Fear Is The Mind-Killer

 

 

I was wrong. 

Unpacking my office in the new house, I found my first black belt certificate, granted in January of 1993. 


 

I did the math, and realized I was wrong when I'd told people it took me 17 years to earn my first black belt.  It took me TWENTY-THREE YEARS.

 

The average person earns theirs in about five, I'd reckon.   I was dealing with a horror show of emotional scar tissue from bullying, growing up without a father, being a four-eyed pot-bellied little nerd, and living in a society I believed wanted to kill me.

 

I was afraid of EVERYTHING.  And built a false wall of cocky confidence around that fear. Then, when the shell inevitably collapsed I was left with nothing.

 

I know someone who ended his life because of just this pattern.  Fear.  False ego shell. False self confidence.  Impostor syndrome and collapse.

 

Even though I'd won second place at the National Korean Karate championships in 1972, I suffered a huge, shattering ego wake-up call when I joined the BKF.  Compared to them, I didn't know how to fight at all, and it felt as if nothing I had learned or done had made any difference, that I was still the 14 year old kid who was so ashamed of his weakness.

 

I developed a pathological fear of sparring, even though I was good at it.  Driving to class on a sparring day felt like driving to my own execution.   It was HORRIBLE, and I remember driving down La Brea avenue in L.A., tears streaming down my face, praying "God, will either take away my urge to do this thing, or just let me @#$$ DO IT?"

 

I knew that if I quit, no one would chasten me.
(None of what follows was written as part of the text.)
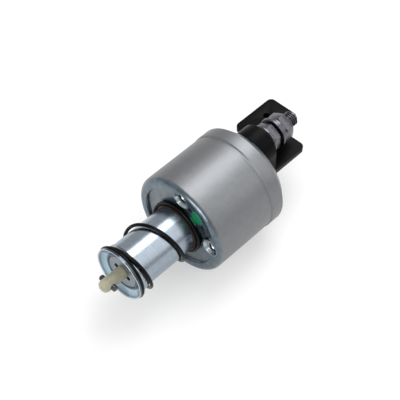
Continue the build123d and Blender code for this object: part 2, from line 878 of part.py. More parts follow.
pieces = [
    case.part,
    guide_sleeve.part,
    front_insulator.part,
    bobbin.part,
    pull_in_winding.part,
    hold_in_winding.part,
    fixed_core.part,
    plunger.part,
    spring_cup.part,
    return_spring.part,
    pull_rod.part,
    cross_pin.part,
    meshing_spring_washer.part,
    meshing_spring.part,
    contact_rod.part,
    contact_pressure_spring.part,
    contact_bush.part,
    contact_disc.part,
    retaining_clip.part,
    contact_return_spring.part,
    cap_seal.part,
    terminal_cap.part,
    battery_stud,
    motor_stud,
    stud_seals,
    boss_washers,
    cable_washers,
    jam_nuts,
    terminal_nuts,
    spring_washers.part,
    trigger_terminal.part,
    hold_in_lead,
    pull_in_lead,
]
for piece in pieces:
    export_step(piece, f"parts/{piece.label}.step")
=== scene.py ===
# %% [markdown]
# # A starter solenoid
#
# A starter solenoid is an electric switch and a magnet in one can. The windings pull a steel plunger
# in, the plunger's pull rod swings the fork that meshes the starter's pinion, and a copper disc inside
# the cap joins the two terminal studs.
#
# The solids come from the CAD frame, already at their places, in metres. This lesson gives each of them
# a finish, and models again the pieces whose real surface has more in it than the CAD solid: the coiled
# springs, the threads, the turned and pressed edges and the moulded cap.

# %% Load the frame
import json
from math import cos, hypot, pi, radians, sin

import bpy
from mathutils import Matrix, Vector


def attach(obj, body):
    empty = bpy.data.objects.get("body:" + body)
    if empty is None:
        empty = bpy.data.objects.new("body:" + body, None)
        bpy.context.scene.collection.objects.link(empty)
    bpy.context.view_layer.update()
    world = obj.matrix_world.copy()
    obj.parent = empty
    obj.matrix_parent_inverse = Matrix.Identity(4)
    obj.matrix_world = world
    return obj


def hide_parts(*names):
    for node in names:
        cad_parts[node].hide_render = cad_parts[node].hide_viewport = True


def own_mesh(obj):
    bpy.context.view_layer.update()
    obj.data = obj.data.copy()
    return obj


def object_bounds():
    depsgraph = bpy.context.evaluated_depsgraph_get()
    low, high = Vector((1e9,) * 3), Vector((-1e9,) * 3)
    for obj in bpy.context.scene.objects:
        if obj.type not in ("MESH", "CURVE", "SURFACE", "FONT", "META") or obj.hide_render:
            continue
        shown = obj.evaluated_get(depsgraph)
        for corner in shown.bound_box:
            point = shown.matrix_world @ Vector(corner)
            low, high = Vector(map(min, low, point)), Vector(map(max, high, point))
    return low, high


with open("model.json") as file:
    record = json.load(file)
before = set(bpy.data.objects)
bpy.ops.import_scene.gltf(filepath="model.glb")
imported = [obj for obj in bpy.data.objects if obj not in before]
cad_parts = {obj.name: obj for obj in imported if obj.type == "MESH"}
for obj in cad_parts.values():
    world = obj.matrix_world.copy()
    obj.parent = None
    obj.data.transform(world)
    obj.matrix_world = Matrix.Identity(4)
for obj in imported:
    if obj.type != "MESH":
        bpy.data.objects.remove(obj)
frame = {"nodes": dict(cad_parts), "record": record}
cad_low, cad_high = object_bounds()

MM = 0.001
# Times this, a point loses its X and keeps its place round the solenoid's axis.
across_x = (0.0, 1.0, 1.0)
print("CAD solids:", len(frame["nodes"]))

# %% [markdown]
# ## Colours and nodes
#
# A colour is picked on a screen as an sRGB hex value, but a shader works with linear light. One
# function turns the first into the second, and one small function adds a node with its settings and
# links, so that each finish below reads as a list of what the surface is made of.

# %% Colour and node helpers
def linear(code):
    """The linear colour of an sRGB hex value."""
    channels = [int(code[i : i + 2], 16) / 255 for i in (1, 3, 5)]
    return [c / 12.92 if c <= 0.04045 else ((c + 0.055) / 1.055) ** 2.4 for c in channels] + [1.0]


def add(tree, kind, inputs=(), **settings):
    """Adds a node. Each input is a socket's name or number, with a value or another node's output."""
    made = tree.nodes.new(kind)
    for name, value in settings.items():
        setattr(made, name, value)
    for name, value in dict(inputs).items():
        if isinstance(value, bpy.types.NodeSocket):
            tree.links.new(value, made.inputs[name])
        else:
            made.inputs[name].default_value = value
    return made


def maths(tree, operation, *values, **settings):
    """The result of a Math node."""
    return add(tree, "ShaderNodeMath", dict(enumerate(values)), operation=operation, **settings).outputs[0]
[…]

No one would blame me. Probably, no one would even NOTICE.  It was my business.   So why couldn't I quit, if it cost me so much pain?

 

Was it fear of being physically attacked?  Nah.  I don't go to risky places, and my verbal de-escalation skills are excellent.  Want my wallet?  Take it.  Call my mother names? She's dead. You can't hurt her.

 

I'm just not going to get prodded into a fight, and I don't walk down dark allies or go to bars.  WHY WAS I SO DETERMINED TO LEARN SOMETHING THAT SEEMED SO PAINFUL?

 

It didn't seem to make sense.  I knew, even then, that living animals move away from pain toward pleasure. Why, then, would I deliberately, calculatedly, force myself into an artificial situation where I ran smack into my wounds every day?

 

The answer to that question was  horribly simple: because I knew I was damaged goods. But that in ordinary society I could mask that damage, and most people would smile and nod and we'd pretend together to be whole.

 

But I wasn't whole.  And inevitably, that damage would surface. It would imbalance me, and block me from being healthy, happy, or successful.   It was INEVITABLE.  So the reason I forced myself back into that arena over and over again, was incapable of walking away from it, was that I knew that if I could overcome my past, could heal myself, I would be a b better human being. But to do that, I'd need some external goal that represented an internal state of health.

 

IF I could earn a black belt, legitimately, in a fighting style I would have to grow and change. I'd have to be a different person.

 

Not perfect, mind you. Not totally healthy…but the process would point out a direction of growth. It would force me to learn, to grow, to find answers. And that I could therefore use that external goal to indicate healing in my internal world.

 

There were traps.   I've mentioned a young black belt name Uli who once asked me:  "Steve, when will I stop being afraid?"

 

I'd had no answers for him. And later that year, he took his own life.

 

So…the external symbol wasn't enough. Not if I considered it a destination rather than a process.  So while a "black belt" wasn't going to finish the job, I figured that it would place my feet firmly on the right path. That from THAT position, I would see the mountain more clearly, would know a different quality of companion, and have a more educated eye from which I could determine who I could ask useful questions of.

 

  1. I needed to understand the URGENCY

  2. I needed to believe that there WAS an answer.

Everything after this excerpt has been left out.